A money laundering investigation linked to an alleged bank loan fraud of Rs 3000 crore has led the Enforcement Directorate to conduct raids on companies linked to Anil Ambani, according to news agency PTI, quoting official sources.
On Thursday, more than 35 premises in Mumbai and Delhi of 50 companies and about 25 persons are being searched under the Prevention of Money Laundering Act (PMLA), sources told PTI.
ED sources said they are probing allegations of illegal loan diversion of around Rs 3,000 crore from Yes Bank between 2017 and 2019.
Nexus of "bribe"
The ED has found that just before the loan was granted, Yes Bank promoters received money in their concerns, the sources said.
The agency is investigating this nexus of "bribe" and the loan.

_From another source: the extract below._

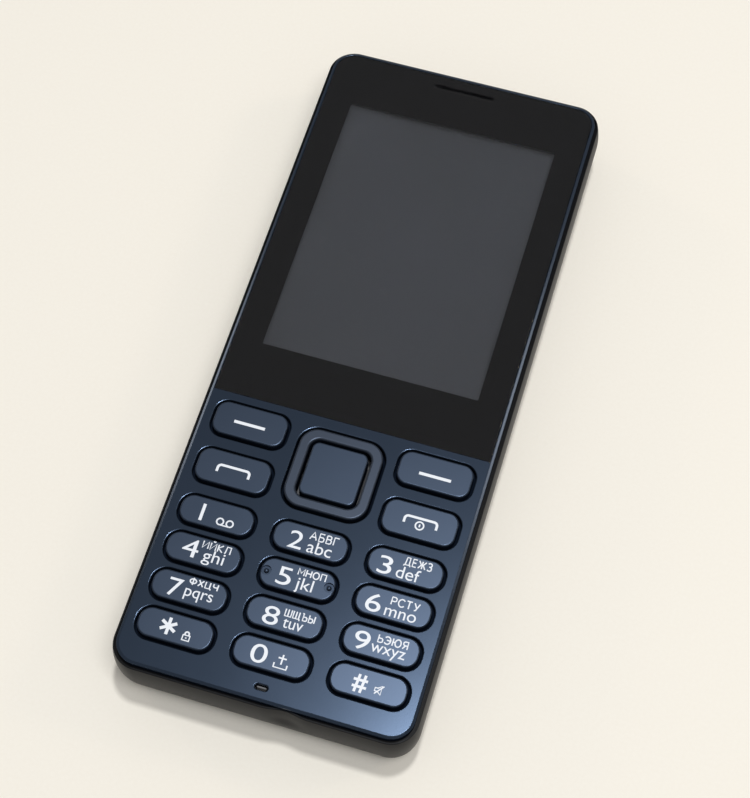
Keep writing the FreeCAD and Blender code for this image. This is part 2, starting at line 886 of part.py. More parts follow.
def card_shell(width, length, x, y):
    """Folded sheet reader: open at one end, with a sprung tongue cut in its face."""
    low = board_height - shield_height
    shell = centred_block(width, length, low, board_height, x, y)
    mouth = centred_block(width - 2 * shield_sheet, length, low + shield_sheet,
                          board_height - shield_sheet, x, y - shield_sheet)
    window = centred_block(width * tongue_share, length * tongue_share, low - past,
                           low + 2 * shield_sheet, x, y)
    tongue = centred_block(width * tongue_share - 2 * tongue_slot, length * tongue_share, low,
                           low + shield_sheet, x, y + tongue_slot)
    return shell.cut(mouth).cut(window).fuse(tongue)


def sim_reader_left():
    """Reader for the first network card."""
    return card_shell(reader_width, reader_length, -half_reader_pitch(), reader_row_y(0))


def sim_reader_right():
    """Reader for the second network card."""
    return card_shell(reader_width, reader_length, half_reader_pitch(), reader_row_y(0))


def card_reader():
    """Reader for the memory card."""
    return card_shell(card_reader_width, card_reader_length, -half_reader_pitch(),
                      card_reader_y())


def card_reader_y():
    """Centre of the memory card reader, whose head lines up with its row."""
    return reader_row_y(1) + (reader_length - card_reader_length) / 2


def battery_connector():
    """Moulded block at the head of the well, with three sprung contact blades."""
    foot = well_top + connector_gap
    half = connector_width / 2
    body = block(-half, foot, battery_low + connector_drop, half, foot + connector_length,
                 board_height)
    low = battery_low + blade_low
    blades = [block(x - blade_width / 2, battery_top + panel_play, low, x + blade_width / 2,
                    foot + socket_play, low + blade_height) for x in contact_places()]
    return body.fuse(blades)


def contact_places():
    """X of each of the battery's three contacts."""
    return [step * contact_pitch for step in (-1, 0, 1)]


def micro_usb_socket():
    """Pressed socket shell with its tongue, mouth at the skirt's outer face."""
    mouth = skirt_y
    low = board_height - usb_height
    wide = centred_block(usb_width, usb_depth, low, board_height, 0, mouth - usb_depth / 2)
    inner = block(-usb_width / 2 + usb_sheet, mouth - usb_depth + usb_sheet, low + usb_sheet,
                  usb_width / 2 - usb_sheet, mouth + past, board_height - usb_sheet)
    shell = wide.cut(inner)
    for side in (-1, 1):
        shell = shell.cut(corner_wedge(side, mouth, low))
        shell = shell.fuse(corner_fold(side, mouth, low))
    low = usb_z - usb_tongue / 2 + usb_tongue_rise
    half = usb_width / 2 - usb_tongue_side
    tongue = block(-half, mouth - usb_depth, low, half, mouth - usb_tongue_drop, low + usb_tongue)
    return shell.fuse(tongue).removeSplitter()


def wedge_prism(points, mouth):
    """Prism along the socket on a flat outline given in X and Z."""
    corners = [Vector(x, mouth - usb_depth, z) for x, z in points]
    face = Part.Face(Part.makePolygon(corners + corners[:1]))
    return face.extrude(Vector(0, usb_depth, 0))


def corner_wedge(side, mouth, low):
    """Corner taken off the socket's lower edge, which tapers the shell."""
    edge = side * (usb_width / 2 + taper_overlap)
    reach = usb_taper + taper_overlap
    foot = low - taper_overlap
    return wedge_prism([(edge, foot), (edge - side * reach, foot), (edge, foot + reach)], mouth)


def corner_fold(side, mouth, low):
    """Slanted wall of the shell that closes the tapered corner."""
    edge = side * usb_width / 2
    outer = usb_taper - taper_overlap
    inner = usb_taper + usb_sheet
    return wedge_prism([(edge, low + outer), (edge - side * outer, low),
                        (edge - side * inner, low), (edge - side * inner, low + usb_sheet),
                        (edge - side * usb_taper, low + usb_sheet),
                        (edge - side * usb_sheet, low + usb_taper),
                        (edge - side * usb_sheet, low + inner), (edge, low + inner)], mouth)


def audio_jack():
    """Jack body with a round bore, its nose just inside the skirt's outer face."""
    half = jack_body / 2 + jack_side
    nose_foot = jack_mouth - jack_nose_length
    body = block(jack_x - half, jack_mouth - jack_depth - jack_back, board_height - jack_body,
                 jack_x + half, nose_foot, board_height)
    nose = Part.makeCylinder(jack_nose, jack_nose_length, Vector(jack_x, nose_foot, jack_height),
                             Vector(0, 1, 0))
    bore = Part.makeCylinder(jack_bore, jack_depth + past,
                             Vector(jack_x, jack_mouth - jack_depth, jack_height), Vector(0, 1, 0))
    return body.fuse(nose).cut(bore)


def camera_module():
    """Camera block under the board with its round barrel towards the back."""
    body = centred_block(camera_body, camera_body, camera_body_low, board_height, 0, camera_y)
    low = cover_wall + cover_play
    barrel = post(0, camera_y, camera_barrel, low, camera_body_low)
    lens = Part.makeCone(camera_lens, camera_lens_foot, camera_lens_depth,
                         Vector(0, camera_y, low))
    return body.fuse(barrel).cut(lens)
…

The federal agency is probing allegations of "gross violations" in Yes Bank loan approvals to Reliance Anil Ambani Group companies, such as back-dated credit approval memorandums (CAMs), investments proposed without any due diligence/credit analysis in violation of banks credit policy, the sources said.
The money laundering case stems from at least two CBI FIRs and reports shared by the National Housing Bank, SEBI, National Financial Reporting Authority (NFRA) and Bank of Baroda, they said.
SBI flags "fraud"
State Bank of India had recently decided to classify the loan account of telecom firm Reliance Communications as "fraud" and to report Ambani to the Reserve Bank of India (RBI).
Reliance Communications in a regulatory filing had said that it has received a letter dated June 23, 2025 from the State Bank of India (SBI) to this effect.
Reliance Communications is part of the group led by Anil Ambani, the brother of billionaire and one of Asia's richest men, Mukesh Ambani, who chairs the oil-to-telecoms conglomerate Reliance Industries. Reliance Communications disclosed in April that as of March 2025 it had a total debt of 404 billion rupees ($4.71 billion).
According to the filing, Reliance Communications and its subsidiaries received a total loan of Rs 31,580 crore from banks.
The Fraud Identification Committee of the bank has found deviation in utilization of the loans.
The letter marked to Reliance Communications and its erstwhile director Anil Ambani stated that SBI has decided to report the loan account of the company as "fraud" and to report the name of Anil Ambani to the RBI, as per the extant RBI guidelines, the filing said.
The bank said it gave Anil Ambani and the company several chances in the past two years to respond to the allegations of fraud in loans taken out in 2016 from Indian banks that were subsequently classified as bad or non-performing, but found their replies "insufficient".